■ **Stated exercise**
Starting at the line containing "bmesh.ops.triangulate(mesh, faces=[face for", please quote every line up to and including the line containing "if obj.type not", exactly, and nothing beyond.

◇ ◇ ◇ ◇ ◇ ◇ ◇

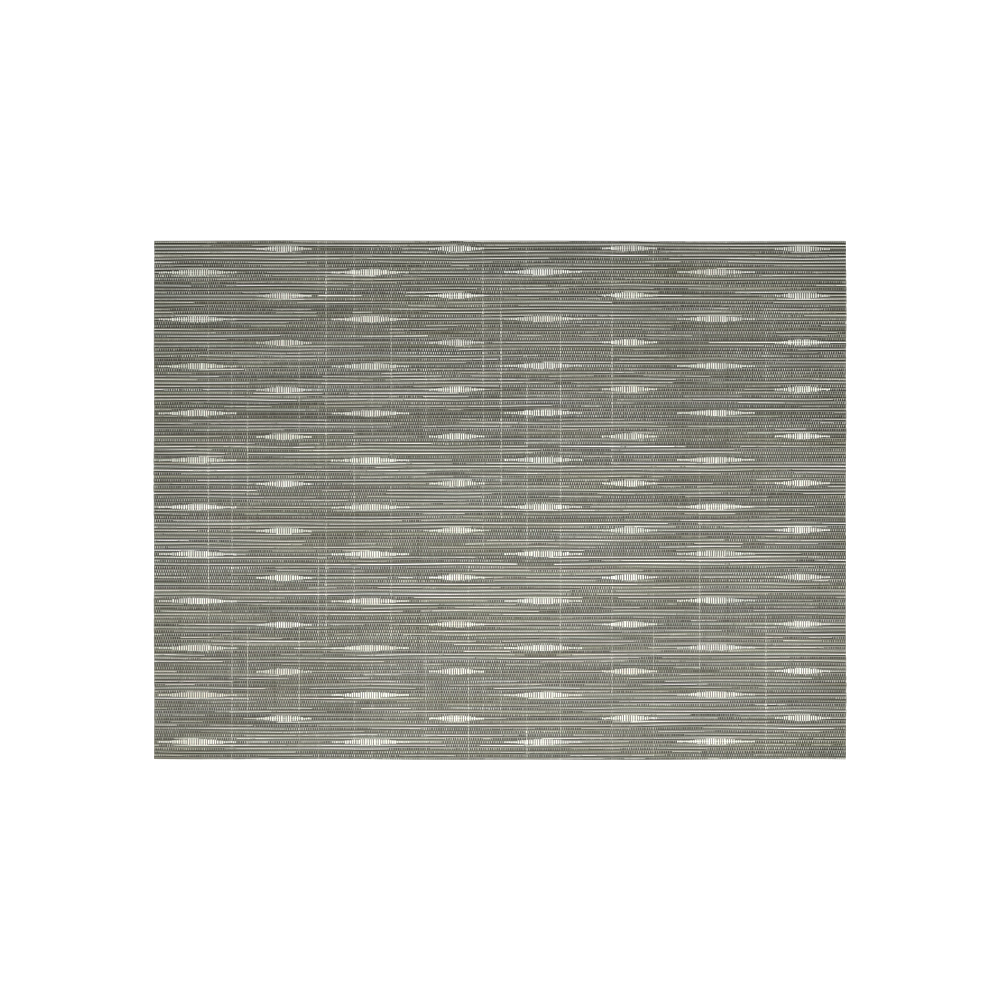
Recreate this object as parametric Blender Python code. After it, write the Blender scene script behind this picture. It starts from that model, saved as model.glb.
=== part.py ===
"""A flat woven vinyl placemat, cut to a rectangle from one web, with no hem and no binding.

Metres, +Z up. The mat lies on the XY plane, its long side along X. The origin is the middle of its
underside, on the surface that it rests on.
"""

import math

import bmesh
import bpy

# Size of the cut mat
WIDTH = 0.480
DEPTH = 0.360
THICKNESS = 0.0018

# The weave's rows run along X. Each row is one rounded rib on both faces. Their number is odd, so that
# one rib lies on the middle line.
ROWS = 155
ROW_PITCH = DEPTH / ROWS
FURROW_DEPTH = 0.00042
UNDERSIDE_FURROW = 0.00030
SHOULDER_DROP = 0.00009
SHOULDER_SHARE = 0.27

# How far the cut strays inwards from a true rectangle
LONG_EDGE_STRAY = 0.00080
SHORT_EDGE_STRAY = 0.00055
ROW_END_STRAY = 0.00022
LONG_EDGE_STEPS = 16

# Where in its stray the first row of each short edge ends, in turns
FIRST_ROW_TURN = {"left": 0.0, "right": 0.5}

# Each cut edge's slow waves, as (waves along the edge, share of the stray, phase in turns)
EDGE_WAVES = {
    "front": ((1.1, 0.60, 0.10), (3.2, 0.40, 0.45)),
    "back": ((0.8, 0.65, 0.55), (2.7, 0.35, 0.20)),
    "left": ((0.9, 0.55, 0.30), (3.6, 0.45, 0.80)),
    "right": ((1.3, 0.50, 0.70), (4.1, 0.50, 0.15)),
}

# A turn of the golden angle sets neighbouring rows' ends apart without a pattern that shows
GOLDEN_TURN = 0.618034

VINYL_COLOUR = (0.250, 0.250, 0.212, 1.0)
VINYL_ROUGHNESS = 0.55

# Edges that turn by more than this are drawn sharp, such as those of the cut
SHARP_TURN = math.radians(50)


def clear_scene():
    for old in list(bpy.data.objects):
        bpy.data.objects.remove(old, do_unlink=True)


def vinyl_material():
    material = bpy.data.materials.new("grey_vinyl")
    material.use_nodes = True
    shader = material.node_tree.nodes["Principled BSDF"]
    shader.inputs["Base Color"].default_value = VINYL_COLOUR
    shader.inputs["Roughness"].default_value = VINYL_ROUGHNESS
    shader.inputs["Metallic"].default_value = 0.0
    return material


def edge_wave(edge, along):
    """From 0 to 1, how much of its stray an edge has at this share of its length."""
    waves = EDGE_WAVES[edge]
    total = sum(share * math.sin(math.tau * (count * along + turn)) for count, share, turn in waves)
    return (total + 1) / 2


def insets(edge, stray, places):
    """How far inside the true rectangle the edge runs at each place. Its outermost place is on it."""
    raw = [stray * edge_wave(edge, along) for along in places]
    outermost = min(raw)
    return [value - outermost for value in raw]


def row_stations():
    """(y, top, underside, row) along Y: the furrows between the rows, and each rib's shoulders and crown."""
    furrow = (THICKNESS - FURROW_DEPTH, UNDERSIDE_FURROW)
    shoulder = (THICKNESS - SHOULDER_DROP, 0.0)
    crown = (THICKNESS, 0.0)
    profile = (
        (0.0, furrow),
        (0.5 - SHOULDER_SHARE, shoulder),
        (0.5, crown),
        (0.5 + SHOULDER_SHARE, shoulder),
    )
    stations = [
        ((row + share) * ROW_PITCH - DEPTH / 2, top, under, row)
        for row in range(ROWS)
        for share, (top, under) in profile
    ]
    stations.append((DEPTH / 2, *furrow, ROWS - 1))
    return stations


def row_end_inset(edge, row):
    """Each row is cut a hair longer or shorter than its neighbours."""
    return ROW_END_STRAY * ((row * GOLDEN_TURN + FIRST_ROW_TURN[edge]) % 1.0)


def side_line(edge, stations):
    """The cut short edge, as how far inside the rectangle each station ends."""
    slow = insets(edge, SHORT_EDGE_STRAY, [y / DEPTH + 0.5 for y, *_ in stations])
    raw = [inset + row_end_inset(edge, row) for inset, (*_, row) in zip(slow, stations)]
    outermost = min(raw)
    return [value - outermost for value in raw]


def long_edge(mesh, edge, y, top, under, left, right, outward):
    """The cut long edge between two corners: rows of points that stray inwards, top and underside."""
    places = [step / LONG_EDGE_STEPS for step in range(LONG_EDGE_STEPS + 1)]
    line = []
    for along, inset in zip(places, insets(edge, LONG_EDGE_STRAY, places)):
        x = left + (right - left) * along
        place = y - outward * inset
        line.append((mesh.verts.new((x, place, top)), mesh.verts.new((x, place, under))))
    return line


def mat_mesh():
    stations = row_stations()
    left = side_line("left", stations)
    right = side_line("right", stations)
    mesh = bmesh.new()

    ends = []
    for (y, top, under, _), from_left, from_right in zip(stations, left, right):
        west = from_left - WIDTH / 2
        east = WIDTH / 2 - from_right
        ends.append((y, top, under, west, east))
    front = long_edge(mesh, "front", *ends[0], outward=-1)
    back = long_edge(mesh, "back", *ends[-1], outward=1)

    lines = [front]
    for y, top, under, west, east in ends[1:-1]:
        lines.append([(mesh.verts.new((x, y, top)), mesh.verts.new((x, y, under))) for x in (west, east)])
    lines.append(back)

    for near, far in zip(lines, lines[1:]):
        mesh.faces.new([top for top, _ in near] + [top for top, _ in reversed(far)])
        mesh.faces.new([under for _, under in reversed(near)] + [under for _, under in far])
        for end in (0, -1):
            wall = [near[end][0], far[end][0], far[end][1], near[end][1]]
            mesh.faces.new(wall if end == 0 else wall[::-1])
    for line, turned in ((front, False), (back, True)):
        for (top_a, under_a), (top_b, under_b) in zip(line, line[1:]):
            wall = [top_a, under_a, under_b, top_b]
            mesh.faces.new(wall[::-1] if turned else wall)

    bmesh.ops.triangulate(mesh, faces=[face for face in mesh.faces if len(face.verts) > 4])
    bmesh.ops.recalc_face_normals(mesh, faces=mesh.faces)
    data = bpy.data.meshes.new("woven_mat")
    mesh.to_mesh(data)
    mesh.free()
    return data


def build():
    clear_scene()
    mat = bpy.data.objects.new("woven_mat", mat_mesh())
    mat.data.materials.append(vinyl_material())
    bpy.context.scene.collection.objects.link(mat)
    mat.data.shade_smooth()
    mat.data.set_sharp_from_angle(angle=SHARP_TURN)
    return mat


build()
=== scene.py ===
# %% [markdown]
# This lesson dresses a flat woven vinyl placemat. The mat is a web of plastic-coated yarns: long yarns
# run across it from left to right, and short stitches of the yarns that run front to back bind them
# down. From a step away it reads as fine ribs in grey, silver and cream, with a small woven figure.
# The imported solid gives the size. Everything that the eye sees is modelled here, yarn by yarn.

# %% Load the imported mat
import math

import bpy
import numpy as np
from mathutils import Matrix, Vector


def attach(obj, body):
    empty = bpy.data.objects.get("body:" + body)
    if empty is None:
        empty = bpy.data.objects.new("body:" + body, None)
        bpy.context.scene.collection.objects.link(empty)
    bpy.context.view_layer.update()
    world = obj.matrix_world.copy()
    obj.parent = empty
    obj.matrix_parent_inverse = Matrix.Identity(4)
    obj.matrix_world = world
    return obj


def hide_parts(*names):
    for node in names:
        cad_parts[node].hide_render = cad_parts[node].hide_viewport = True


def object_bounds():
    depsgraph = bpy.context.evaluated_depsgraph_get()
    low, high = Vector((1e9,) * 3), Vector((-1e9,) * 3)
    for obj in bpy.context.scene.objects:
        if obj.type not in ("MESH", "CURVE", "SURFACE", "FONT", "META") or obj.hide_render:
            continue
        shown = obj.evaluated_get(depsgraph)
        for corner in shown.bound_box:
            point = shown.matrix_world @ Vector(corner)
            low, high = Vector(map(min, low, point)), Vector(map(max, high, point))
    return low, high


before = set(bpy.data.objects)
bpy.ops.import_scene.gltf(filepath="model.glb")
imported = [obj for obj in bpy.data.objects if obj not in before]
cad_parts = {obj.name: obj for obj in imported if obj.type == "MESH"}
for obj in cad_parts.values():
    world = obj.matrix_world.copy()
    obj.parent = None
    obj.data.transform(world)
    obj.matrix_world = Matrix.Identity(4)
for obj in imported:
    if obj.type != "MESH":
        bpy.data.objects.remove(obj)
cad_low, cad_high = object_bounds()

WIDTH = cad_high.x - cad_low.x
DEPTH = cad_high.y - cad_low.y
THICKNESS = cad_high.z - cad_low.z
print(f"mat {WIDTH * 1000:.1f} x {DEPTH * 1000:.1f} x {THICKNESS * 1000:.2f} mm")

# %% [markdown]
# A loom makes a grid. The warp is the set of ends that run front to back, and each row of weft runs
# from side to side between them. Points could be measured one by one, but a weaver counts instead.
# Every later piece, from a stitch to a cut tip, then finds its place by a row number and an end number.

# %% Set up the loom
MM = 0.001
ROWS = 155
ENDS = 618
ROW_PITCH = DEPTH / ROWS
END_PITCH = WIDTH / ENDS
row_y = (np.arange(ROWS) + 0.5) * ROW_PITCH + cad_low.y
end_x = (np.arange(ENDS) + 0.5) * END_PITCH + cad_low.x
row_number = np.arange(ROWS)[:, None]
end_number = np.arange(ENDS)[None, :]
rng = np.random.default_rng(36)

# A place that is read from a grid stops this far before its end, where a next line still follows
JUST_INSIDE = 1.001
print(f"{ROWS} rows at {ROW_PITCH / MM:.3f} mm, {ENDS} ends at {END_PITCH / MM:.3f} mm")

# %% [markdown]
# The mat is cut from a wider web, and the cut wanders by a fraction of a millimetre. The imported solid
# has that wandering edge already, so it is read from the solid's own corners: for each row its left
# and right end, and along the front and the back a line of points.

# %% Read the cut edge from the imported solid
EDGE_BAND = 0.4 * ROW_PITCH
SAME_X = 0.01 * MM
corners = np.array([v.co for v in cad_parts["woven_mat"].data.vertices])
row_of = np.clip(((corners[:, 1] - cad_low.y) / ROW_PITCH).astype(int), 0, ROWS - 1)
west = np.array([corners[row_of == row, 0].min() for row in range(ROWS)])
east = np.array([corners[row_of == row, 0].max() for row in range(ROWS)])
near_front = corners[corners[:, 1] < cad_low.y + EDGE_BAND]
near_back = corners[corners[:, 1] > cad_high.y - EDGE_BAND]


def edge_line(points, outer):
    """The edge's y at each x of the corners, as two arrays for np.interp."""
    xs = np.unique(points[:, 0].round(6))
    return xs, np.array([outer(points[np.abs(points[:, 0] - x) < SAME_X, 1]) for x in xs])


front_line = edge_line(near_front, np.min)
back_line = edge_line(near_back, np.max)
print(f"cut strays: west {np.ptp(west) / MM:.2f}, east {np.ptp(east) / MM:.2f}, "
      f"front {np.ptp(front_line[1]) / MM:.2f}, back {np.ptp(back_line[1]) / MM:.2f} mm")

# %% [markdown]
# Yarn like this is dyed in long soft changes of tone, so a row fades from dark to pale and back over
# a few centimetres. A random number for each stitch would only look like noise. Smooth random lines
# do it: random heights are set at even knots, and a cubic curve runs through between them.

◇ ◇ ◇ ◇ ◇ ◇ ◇

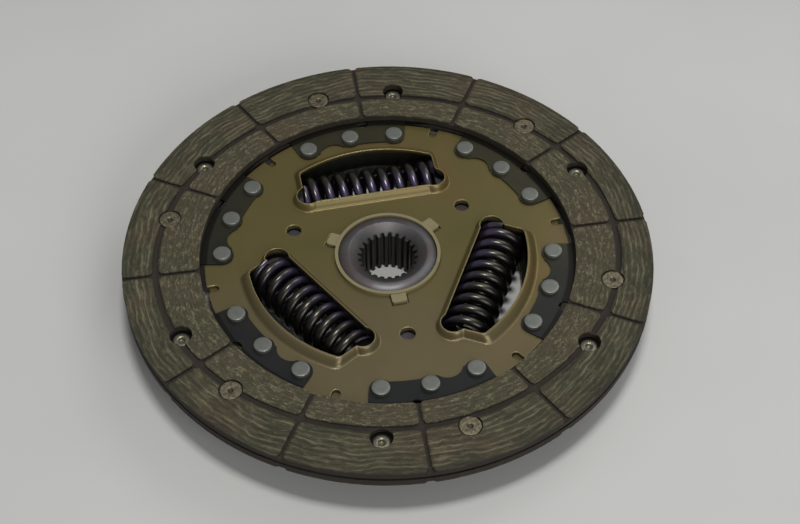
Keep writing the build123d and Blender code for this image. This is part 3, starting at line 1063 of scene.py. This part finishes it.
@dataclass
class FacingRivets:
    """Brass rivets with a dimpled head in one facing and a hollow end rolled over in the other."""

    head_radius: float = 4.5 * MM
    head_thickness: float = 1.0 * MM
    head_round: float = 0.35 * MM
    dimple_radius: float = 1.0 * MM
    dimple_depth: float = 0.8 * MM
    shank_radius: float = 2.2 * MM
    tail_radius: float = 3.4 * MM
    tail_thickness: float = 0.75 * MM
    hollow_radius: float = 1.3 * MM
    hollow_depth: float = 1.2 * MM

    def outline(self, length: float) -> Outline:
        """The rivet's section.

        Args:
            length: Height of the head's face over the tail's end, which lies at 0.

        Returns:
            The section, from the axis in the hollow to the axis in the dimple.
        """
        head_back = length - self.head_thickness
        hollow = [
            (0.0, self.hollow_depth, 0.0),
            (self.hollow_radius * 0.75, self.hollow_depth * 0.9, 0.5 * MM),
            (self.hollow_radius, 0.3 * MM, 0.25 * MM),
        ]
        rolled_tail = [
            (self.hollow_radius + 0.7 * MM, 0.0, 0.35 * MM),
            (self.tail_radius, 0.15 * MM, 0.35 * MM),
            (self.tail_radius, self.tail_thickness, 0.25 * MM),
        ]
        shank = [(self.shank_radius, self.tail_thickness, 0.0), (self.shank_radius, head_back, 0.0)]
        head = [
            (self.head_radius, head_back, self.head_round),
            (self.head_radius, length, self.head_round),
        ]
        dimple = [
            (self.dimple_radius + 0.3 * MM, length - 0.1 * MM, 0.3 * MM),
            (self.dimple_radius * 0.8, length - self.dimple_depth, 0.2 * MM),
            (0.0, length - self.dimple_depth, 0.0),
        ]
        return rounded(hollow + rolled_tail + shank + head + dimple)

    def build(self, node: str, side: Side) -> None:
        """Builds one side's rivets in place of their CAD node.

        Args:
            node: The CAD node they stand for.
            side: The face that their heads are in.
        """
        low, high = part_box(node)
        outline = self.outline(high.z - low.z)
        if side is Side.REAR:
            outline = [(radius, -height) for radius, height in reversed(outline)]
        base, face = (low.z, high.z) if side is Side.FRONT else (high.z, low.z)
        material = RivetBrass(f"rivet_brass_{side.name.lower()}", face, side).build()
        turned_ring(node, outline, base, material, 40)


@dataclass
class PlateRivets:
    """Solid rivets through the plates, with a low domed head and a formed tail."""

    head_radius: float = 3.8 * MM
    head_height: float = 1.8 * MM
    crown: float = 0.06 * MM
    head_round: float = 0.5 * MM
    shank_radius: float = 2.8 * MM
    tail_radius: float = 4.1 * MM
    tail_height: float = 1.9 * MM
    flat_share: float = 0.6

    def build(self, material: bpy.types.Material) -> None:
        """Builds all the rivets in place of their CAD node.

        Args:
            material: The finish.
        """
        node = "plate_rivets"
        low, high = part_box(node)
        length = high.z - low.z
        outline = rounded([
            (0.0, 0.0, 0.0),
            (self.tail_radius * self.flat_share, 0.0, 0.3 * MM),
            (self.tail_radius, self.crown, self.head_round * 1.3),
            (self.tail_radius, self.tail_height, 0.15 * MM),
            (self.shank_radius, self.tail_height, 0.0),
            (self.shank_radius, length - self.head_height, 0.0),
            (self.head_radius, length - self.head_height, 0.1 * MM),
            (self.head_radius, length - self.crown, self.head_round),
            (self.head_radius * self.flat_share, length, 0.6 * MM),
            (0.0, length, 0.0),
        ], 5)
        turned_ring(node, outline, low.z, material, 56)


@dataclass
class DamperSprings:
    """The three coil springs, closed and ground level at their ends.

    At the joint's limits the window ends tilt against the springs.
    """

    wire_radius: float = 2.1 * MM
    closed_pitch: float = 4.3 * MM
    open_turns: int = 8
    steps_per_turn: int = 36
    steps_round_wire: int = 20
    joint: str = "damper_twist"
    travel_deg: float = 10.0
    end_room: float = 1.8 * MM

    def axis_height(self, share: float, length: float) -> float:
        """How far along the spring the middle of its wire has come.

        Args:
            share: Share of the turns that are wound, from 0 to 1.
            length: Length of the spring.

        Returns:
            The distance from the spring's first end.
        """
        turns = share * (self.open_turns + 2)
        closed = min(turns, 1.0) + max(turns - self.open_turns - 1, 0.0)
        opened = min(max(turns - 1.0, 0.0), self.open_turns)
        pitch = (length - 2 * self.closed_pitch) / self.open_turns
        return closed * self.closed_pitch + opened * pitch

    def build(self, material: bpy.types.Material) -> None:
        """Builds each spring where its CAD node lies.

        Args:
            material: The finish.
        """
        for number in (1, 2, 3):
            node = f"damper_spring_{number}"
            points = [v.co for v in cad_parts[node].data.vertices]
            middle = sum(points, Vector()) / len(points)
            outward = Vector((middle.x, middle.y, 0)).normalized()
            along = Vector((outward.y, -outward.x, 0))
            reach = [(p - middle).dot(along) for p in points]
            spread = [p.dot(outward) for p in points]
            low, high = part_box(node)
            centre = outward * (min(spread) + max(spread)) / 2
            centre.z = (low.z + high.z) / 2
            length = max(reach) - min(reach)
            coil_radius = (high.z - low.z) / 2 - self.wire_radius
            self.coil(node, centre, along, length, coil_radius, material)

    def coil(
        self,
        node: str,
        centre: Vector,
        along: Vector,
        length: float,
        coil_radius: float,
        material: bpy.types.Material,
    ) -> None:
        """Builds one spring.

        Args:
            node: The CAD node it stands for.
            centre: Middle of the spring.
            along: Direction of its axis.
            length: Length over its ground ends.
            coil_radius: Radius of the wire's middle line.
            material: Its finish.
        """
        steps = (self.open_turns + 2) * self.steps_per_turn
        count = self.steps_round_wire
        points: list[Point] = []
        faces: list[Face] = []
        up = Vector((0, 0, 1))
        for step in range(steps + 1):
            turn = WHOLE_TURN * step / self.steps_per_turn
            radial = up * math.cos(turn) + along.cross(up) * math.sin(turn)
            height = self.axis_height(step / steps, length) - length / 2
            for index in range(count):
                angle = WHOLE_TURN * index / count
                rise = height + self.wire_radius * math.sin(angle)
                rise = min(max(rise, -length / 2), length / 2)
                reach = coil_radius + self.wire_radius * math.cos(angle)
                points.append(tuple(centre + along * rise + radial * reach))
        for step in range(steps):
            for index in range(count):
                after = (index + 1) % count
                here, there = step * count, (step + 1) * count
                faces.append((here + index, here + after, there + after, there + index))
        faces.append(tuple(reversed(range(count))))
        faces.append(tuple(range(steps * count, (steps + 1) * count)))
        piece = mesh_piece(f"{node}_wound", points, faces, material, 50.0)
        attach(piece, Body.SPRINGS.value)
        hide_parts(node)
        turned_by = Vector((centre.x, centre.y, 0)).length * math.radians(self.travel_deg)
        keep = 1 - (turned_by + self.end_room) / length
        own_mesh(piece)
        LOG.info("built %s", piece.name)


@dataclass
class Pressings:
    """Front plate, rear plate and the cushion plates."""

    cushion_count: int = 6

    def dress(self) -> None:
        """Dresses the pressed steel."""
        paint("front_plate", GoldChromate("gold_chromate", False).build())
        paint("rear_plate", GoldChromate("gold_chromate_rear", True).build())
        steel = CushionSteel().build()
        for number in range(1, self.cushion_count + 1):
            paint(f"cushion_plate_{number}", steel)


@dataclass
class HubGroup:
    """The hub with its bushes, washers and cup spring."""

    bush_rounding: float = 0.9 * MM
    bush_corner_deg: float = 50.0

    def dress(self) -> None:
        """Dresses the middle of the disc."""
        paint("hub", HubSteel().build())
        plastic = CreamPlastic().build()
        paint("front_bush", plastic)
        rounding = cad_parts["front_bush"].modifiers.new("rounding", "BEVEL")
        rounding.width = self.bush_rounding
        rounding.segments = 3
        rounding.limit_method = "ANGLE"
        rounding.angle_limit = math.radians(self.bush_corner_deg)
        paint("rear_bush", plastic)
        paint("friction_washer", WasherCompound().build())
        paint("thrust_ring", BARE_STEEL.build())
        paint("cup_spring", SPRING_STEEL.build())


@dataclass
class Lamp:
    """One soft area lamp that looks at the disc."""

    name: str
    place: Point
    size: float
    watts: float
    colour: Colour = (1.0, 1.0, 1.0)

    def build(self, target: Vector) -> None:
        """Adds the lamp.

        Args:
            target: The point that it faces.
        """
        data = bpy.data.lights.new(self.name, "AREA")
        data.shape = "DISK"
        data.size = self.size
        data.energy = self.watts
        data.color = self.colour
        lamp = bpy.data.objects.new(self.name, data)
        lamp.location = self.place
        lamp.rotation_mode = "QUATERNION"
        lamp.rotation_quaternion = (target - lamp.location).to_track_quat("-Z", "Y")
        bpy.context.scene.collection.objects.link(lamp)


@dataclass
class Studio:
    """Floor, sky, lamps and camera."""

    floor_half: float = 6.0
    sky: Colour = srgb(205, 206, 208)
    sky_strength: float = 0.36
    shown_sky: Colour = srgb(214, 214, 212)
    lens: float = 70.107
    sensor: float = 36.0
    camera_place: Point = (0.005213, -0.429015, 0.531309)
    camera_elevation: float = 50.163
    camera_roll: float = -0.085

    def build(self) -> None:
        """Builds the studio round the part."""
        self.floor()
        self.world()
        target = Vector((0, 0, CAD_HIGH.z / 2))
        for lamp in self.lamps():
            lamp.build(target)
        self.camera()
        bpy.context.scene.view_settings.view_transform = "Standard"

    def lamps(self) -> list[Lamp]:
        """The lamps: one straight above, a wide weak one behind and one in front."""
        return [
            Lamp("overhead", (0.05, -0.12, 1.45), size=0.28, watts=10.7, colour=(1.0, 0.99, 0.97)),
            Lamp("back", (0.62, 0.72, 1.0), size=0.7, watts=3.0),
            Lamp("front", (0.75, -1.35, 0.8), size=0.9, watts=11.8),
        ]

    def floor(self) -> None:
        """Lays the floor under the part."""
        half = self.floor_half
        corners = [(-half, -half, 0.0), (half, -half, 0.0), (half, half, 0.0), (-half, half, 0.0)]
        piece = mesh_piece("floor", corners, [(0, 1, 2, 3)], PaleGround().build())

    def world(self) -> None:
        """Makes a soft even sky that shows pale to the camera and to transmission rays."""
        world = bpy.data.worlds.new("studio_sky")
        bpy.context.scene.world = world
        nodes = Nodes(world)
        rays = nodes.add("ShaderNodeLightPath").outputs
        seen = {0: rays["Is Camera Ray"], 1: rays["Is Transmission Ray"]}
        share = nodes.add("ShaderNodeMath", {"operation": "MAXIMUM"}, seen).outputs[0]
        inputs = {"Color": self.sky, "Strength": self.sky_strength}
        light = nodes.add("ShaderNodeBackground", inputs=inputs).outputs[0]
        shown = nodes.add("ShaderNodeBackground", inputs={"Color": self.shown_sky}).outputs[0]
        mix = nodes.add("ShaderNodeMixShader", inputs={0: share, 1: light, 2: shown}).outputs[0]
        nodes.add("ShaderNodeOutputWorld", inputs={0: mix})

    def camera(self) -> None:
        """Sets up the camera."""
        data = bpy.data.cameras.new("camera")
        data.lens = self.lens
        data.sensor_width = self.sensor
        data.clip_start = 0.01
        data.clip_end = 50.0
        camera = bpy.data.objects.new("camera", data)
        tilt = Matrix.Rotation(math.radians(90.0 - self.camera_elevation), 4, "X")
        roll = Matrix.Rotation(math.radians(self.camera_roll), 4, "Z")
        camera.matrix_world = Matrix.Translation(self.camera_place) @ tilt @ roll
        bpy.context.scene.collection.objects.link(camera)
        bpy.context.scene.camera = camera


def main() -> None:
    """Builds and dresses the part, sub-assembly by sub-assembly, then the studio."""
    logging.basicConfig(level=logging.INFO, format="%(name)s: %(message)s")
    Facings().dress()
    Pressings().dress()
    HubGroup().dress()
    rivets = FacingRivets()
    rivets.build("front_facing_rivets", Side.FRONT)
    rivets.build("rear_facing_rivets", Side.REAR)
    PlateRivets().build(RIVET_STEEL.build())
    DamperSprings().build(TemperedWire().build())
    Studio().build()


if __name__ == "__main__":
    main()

◇ ◇ ◇ ◇ ◇ ◇ ◇

■ **Full output**
    bmesh.ops.triangulate(mesh, faces=[face for face in mesh.faces if len(face.verts) > 4])
    bmesh.ops.recalc_face_normals(mesh, faces=mesh.faces)
    data = bpy.data.meshes.new("woven_mat")
    mesh.to_mesh(data)
    mesh.free()
    return data


def build():
    clear_scene()
    mat = bpy.data.objects.new("woven_mat", mat_mesh())
    mat.data.materials.append(vinyl_material())
    bpy.context.scene.collection.objects.link(mat)
    mat.data.shade_smooth()
    mat.data.set_sharp_from_angle(angle=SHARP_TURN)
    return mat


build()
=== scene.py ===
# %% [markdown]
# This lesson dresses a flat woven vinyl placemat. The mat is a web of plastic-coated yarns: long yarns
# run across it from left to right, and short stitches of the yarns that run front to back bind them
# down. From a step away it reads as fine ribs in grey, silver and cream, with a small woven figure.
# The imported solid gives the size. Everything that the eye sees is modelled here, yarn by yarn.

# %% Load the imported mat
import math

import bpy
import numpy as np
from mathutils import Matrix, Vector


def attach(obj, body):
    empty = bpy.data.objects.get("body:" + body)
    if empty is None:
        empty = bpy.data.objects.new("body:" + body, None)
        bpy.context.scene.collection.objects.link(empty)
    bpy.context.view_layer.update()
    world = obj.matrix_world.copy()
    obj.parent = empty
    obj.matrix_parent_inverse = Matrix.Identity(4)
    obj.matrix_world = world
    return obj


def hide_parts(*names):
    for node in names:
        cad_parts[node].hide_render = cad_parts[node].hide_viewport = True


def object_bounds():
    depsgraph = bpy.context.evaluated_depsgraph_get()
    low, high = Vector((1e9,) * 3), Vector((-1e9,) * 3)
    for obj in bpy.context.scene.objects:
        if obj.type not in ("MESH", "CURVE", "SURFACE", "FONT", "META") or obj.hide_render:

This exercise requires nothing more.